(Modeling code records)
[start]
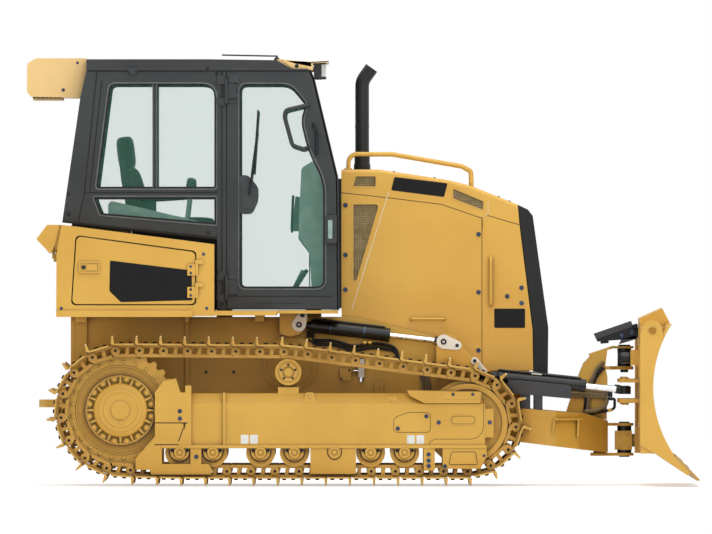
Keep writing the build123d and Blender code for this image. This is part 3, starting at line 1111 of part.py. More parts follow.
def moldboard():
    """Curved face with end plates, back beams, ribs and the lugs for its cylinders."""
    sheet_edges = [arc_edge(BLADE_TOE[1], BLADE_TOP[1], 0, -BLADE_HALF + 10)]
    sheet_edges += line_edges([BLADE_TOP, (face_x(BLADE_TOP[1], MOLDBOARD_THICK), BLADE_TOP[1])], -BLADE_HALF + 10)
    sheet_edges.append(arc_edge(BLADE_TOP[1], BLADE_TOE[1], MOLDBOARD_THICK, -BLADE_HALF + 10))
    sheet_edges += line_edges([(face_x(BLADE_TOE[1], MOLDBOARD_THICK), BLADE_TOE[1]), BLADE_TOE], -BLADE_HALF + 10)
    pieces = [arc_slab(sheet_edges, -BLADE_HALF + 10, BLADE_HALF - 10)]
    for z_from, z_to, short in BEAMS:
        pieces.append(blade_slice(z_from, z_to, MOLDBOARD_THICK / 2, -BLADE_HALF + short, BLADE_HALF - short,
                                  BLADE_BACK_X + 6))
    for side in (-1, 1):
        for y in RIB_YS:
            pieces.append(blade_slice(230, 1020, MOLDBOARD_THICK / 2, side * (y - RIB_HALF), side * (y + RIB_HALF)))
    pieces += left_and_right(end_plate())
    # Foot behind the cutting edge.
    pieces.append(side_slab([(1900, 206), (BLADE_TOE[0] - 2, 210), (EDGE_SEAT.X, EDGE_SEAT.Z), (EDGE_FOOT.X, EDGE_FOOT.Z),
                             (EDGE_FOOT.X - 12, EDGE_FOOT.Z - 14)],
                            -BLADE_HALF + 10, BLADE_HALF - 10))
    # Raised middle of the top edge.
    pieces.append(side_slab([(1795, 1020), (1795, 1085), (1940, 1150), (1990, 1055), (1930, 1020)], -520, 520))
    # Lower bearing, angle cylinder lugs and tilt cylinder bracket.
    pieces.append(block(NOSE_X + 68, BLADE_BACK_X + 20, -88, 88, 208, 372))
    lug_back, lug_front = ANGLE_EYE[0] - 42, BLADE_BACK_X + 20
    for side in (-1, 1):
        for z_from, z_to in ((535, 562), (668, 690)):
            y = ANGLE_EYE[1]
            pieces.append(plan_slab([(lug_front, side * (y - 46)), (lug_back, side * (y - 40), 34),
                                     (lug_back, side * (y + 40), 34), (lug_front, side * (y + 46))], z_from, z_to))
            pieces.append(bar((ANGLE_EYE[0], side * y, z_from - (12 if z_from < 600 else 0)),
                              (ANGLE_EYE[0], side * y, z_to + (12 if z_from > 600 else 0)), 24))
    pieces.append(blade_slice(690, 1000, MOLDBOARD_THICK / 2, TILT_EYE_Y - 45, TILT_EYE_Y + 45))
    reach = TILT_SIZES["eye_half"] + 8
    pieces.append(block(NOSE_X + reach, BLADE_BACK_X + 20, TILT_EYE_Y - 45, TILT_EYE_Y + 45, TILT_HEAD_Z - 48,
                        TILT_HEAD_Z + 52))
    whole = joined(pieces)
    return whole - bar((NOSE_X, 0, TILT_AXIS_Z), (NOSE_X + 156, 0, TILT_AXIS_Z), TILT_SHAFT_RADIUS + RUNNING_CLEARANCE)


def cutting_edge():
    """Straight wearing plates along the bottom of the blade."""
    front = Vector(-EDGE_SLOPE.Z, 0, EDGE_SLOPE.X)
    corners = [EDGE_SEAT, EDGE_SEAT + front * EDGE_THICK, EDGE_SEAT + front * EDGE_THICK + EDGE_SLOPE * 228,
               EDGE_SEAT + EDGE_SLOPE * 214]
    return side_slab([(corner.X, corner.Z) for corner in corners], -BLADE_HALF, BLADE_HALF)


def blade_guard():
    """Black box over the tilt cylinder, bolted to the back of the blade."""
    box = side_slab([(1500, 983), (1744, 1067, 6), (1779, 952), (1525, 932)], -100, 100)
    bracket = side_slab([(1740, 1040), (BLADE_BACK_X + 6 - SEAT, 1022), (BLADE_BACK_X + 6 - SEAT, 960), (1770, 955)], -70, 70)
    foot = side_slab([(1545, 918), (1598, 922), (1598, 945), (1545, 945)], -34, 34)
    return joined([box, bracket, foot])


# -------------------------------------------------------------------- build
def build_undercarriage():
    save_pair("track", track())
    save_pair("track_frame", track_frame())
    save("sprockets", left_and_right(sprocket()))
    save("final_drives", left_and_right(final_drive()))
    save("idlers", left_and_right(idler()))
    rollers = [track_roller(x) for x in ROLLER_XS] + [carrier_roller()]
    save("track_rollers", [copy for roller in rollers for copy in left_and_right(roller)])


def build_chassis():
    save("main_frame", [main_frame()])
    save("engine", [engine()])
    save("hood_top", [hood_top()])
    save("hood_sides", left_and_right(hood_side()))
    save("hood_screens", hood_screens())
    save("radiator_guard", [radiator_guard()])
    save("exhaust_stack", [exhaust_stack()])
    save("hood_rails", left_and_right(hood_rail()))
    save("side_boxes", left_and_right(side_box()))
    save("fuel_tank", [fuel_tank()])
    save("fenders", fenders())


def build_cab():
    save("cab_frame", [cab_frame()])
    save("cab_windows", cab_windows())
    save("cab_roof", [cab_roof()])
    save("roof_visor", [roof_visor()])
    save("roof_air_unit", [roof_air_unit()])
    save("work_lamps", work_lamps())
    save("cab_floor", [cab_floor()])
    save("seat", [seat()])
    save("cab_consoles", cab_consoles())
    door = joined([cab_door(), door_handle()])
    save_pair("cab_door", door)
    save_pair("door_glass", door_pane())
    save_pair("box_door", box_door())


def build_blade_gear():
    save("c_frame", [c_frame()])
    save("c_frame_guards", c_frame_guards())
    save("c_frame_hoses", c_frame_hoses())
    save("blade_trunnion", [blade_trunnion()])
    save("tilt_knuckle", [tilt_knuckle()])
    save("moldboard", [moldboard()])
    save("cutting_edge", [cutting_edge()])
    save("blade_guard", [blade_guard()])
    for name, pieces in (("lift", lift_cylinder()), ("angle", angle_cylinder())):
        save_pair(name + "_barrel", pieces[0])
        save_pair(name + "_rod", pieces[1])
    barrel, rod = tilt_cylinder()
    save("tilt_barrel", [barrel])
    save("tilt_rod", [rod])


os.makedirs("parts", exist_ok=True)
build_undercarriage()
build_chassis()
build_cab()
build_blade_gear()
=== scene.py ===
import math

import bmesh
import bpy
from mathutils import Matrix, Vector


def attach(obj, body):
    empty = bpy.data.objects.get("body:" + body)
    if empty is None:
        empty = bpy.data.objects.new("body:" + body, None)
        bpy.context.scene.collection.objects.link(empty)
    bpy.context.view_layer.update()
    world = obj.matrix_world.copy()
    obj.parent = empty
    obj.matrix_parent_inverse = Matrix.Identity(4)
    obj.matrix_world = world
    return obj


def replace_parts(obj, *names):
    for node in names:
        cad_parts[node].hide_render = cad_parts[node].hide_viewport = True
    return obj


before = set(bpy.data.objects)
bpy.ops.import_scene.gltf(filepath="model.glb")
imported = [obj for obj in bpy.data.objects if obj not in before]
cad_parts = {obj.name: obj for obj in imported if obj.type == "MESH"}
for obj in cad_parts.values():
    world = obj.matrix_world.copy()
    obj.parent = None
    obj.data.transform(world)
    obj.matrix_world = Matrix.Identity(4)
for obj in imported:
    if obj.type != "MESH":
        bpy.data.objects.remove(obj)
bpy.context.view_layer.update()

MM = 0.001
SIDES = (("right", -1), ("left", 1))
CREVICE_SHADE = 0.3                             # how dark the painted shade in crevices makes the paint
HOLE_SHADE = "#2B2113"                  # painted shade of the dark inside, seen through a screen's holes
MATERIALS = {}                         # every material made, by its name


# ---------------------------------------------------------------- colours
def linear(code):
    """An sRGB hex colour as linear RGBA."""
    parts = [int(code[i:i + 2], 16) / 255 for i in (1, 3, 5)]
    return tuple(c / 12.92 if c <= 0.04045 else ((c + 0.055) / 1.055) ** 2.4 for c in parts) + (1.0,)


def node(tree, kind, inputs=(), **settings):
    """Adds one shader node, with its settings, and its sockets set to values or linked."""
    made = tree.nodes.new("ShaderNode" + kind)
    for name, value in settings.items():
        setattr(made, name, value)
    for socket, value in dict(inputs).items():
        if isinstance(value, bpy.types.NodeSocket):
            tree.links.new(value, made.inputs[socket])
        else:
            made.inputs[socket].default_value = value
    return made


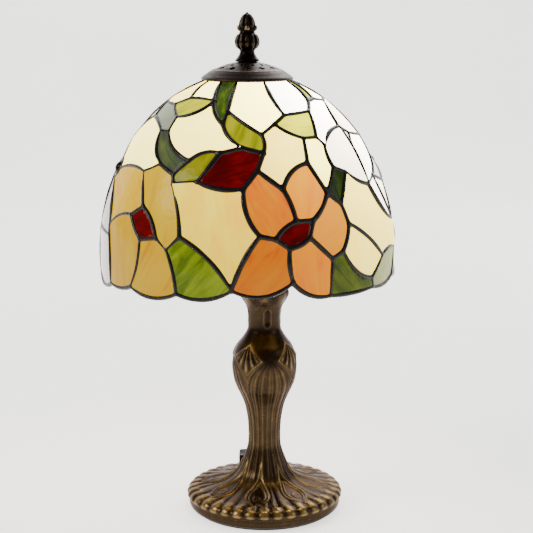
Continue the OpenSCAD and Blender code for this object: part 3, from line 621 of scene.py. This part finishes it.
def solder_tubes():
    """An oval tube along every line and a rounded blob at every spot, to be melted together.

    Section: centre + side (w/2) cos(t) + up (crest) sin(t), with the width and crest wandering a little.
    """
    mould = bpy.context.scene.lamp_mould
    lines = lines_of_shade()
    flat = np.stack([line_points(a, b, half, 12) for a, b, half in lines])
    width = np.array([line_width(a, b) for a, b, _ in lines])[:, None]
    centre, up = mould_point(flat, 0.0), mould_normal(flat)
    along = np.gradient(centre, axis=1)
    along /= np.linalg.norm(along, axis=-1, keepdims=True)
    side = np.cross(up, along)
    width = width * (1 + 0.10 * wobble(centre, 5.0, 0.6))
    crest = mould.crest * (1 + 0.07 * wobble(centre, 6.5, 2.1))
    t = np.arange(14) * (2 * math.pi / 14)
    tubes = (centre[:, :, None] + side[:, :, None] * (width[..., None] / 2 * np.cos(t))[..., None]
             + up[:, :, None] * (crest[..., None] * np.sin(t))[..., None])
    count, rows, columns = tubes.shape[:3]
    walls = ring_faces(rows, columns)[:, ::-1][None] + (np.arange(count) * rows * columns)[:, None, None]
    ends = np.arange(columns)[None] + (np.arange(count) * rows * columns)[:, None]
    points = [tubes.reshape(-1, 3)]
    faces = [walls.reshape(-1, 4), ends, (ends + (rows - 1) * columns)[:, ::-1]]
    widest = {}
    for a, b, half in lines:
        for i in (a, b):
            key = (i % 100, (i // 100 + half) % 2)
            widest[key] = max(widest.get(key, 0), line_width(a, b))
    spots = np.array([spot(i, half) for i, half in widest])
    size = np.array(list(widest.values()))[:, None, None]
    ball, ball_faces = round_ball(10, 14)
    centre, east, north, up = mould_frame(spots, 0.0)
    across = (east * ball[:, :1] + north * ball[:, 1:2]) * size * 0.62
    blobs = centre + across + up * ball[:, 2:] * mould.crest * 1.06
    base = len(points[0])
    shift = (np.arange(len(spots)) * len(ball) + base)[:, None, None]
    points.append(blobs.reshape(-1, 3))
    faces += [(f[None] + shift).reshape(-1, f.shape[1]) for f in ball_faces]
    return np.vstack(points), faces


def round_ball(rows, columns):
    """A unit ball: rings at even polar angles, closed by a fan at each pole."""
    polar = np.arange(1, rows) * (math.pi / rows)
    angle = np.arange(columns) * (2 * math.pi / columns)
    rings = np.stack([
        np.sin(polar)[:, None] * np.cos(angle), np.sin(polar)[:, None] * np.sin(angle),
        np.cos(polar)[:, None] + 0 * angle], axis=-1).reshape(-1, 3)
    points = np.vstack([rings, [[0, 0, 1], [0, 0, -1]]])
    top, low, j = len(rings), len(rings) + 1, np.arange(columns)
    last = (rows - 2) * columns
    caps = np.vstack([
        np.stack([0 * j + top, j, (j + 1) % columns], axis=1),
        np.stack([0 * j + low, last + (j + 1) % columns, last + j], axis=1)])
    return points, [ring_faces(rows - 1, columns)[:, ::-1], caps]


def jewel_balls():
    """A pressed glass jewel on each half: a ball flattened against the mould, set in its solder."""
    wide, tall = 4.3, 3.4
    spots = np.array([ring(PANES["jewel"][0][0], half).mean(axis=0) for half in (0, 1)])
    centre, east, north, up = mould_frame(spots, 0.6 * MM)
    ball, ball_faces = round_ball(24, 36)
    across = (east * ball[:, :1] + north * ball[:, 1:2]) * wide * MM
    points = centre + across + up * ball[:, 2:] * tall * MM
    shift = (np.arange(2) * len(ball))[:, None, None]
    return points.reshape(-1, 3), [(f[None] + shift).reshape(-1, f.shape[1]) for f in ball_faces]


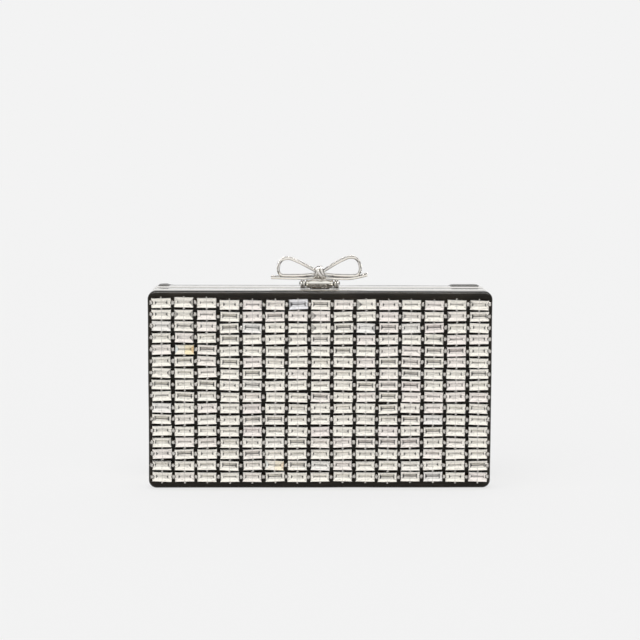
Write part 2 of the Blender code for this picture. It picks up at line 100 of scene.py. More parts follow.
[end]
EXERCISE PROMPT » Exactly and only the lines from the line with "Continue the OpenSCAD" to the line with "be melted together.", both included, are to be printed.

FULL RESPONSE »
Continue the OpenSCAD and Blender code for this object: part 3, from line 621 of scene.py. This part finishes it.
def solder_tubes():
    """An oval tube along every line and a rounded blob at every spot, to be melted together.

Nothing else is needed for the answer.